The addition was made u/s.68 in the case of a Company. The assessee-company has b/f. MAT Credit of which part adjustment is made during the subject year in the Return filed and balance c/f. to subsequent year. Post addition u/s.68 made by AO, the Company is entitled to MAT Credit based on assessed tax under normal rate of tax being higher than as per ROI when Book Profit u/s.115JB remained the same. While raising demand, credit for MAT was given as claimed in ROI. The assessee-company filed appeal before 31-1-2020 which is pending on that day disputing addition u/s.68. MAT credit not allowed properly is not disputed in GOA but rectification application application is filed u/s. 154.

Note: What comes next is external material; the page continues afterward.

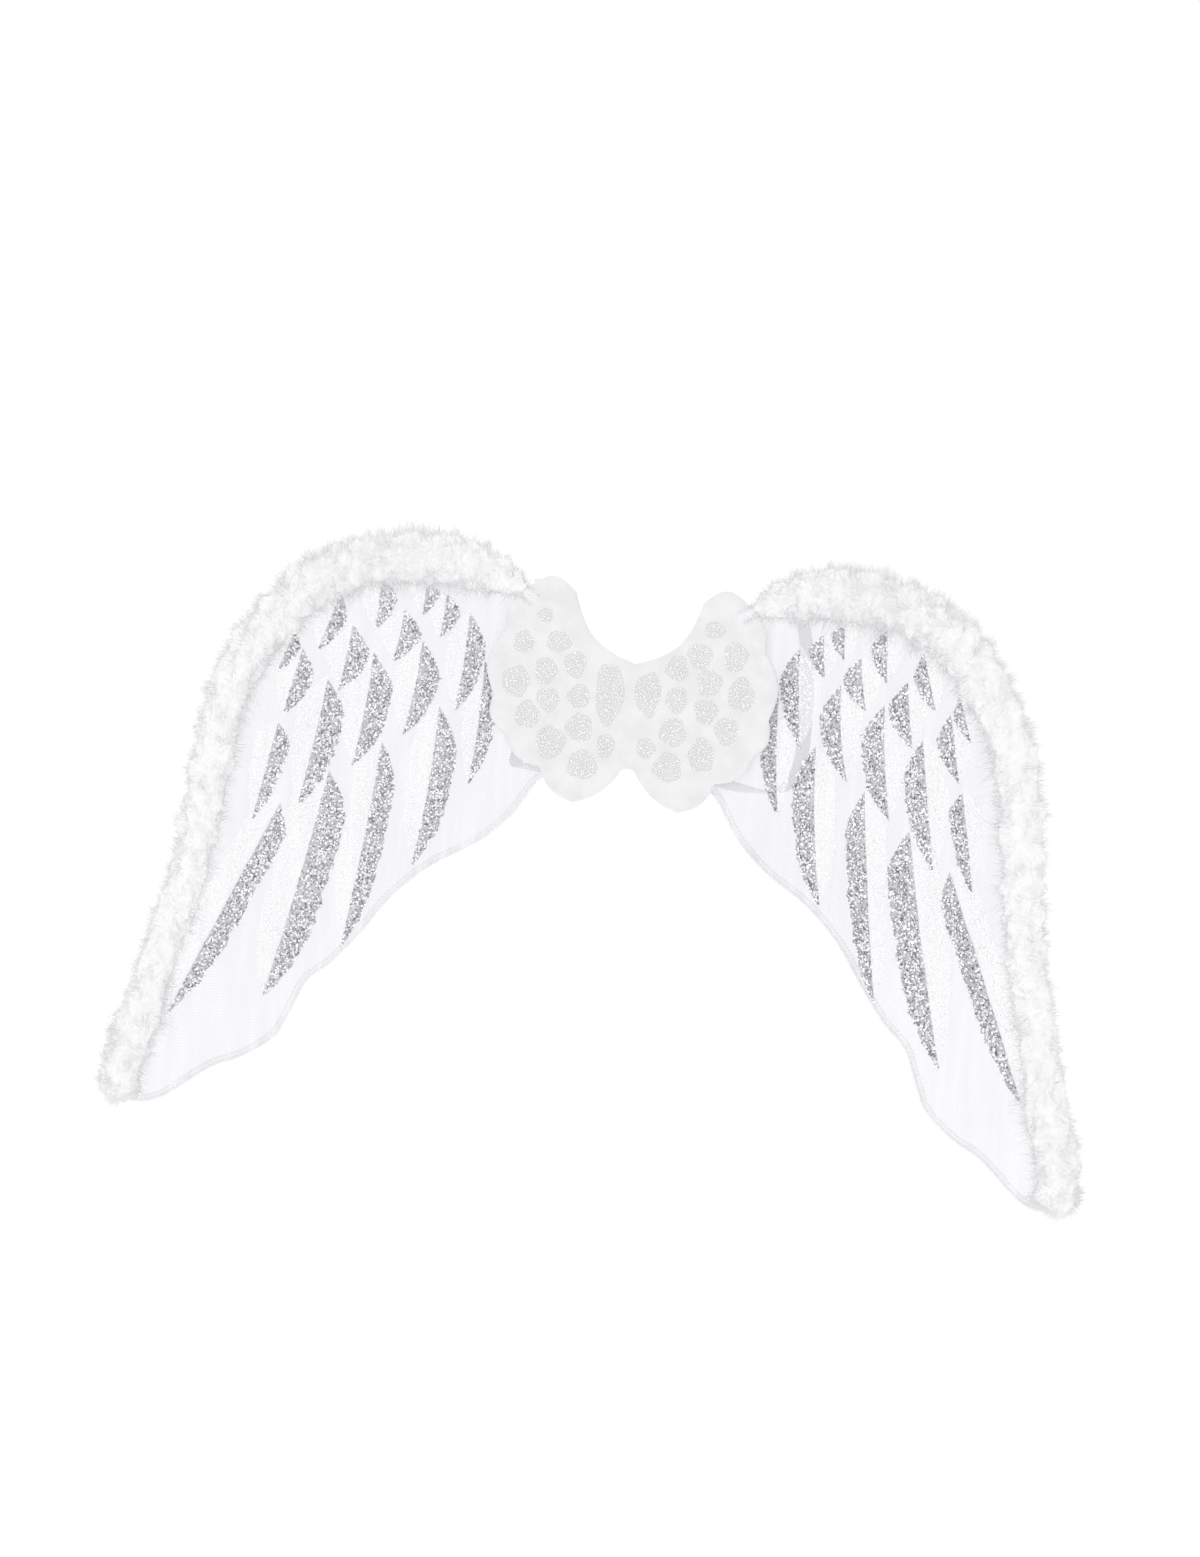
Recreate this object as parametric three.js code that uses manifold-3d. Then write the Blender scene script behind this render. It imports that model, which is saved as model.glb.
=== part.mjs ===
// Costume angel wings: two sheer cloth wings stretched on bent wire loops, a fluffy marabou trim along
// each leading edge, a scalloped patch over the join, and two elastic loops for the shoulders.
//
// Millimetres, +Z up. The wearer stands on the +Y side with their back at the origin, +X is to the right
// for someone who looks at that back, and the decorated side of the wings faces -Y.
//
// Everything but the elastic is drawn flat, as (out, up), and then laid on one upright cylinder, so that
// both wings bend evenly away from the wearer. A layer is a distance from the wearer's back along the
// cylinder's radius. The right wing is drawn, and the left wing is its mirror image.

import * as THREE from "three";
import { mergeVertices } from "three/addons/utils/BufferGeometryUtils.js";
import Module from "manifold-3d";

const wasm = await Module();
wasm.setup();

// Driving sizes of the wings, measured from the origin to the middle of the wire.
const WING_REACH = 349;
const WING_RISE = 98;
const WING_DROP = 300;
const BEND_RADIUS = 760;

const WIRE_DIAMETER = 2.0;
const CLOTH = 1.0;
const GAP = 0.3;

const MARABOU_RADIUS = 22;
const MARABOU_OVERRUN = 9;

const PATCH_HALF_WIDTH = 106;
const PATCH_RISE = 94;
const PATCH_DROP = 65;
const PATCH_THICKNESS = 2.0;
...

Whether excess MAT credit that should have been granted be considered while arriving at disputed tax liability under VSV Scheme Act?

Answer

The assessee should  request the AO to pass the rectification order for granting MAT  Credit. Once the rectification order is passed the assessee will get the credit for excess MAT Credit . It is desirable to the assessee to raise an additional ground before the CIT(A) as regards not granting of excess MAT credit . CIT (A) may direct the AO to grant the MAT credit or direct the AO to pass the order on rectification application.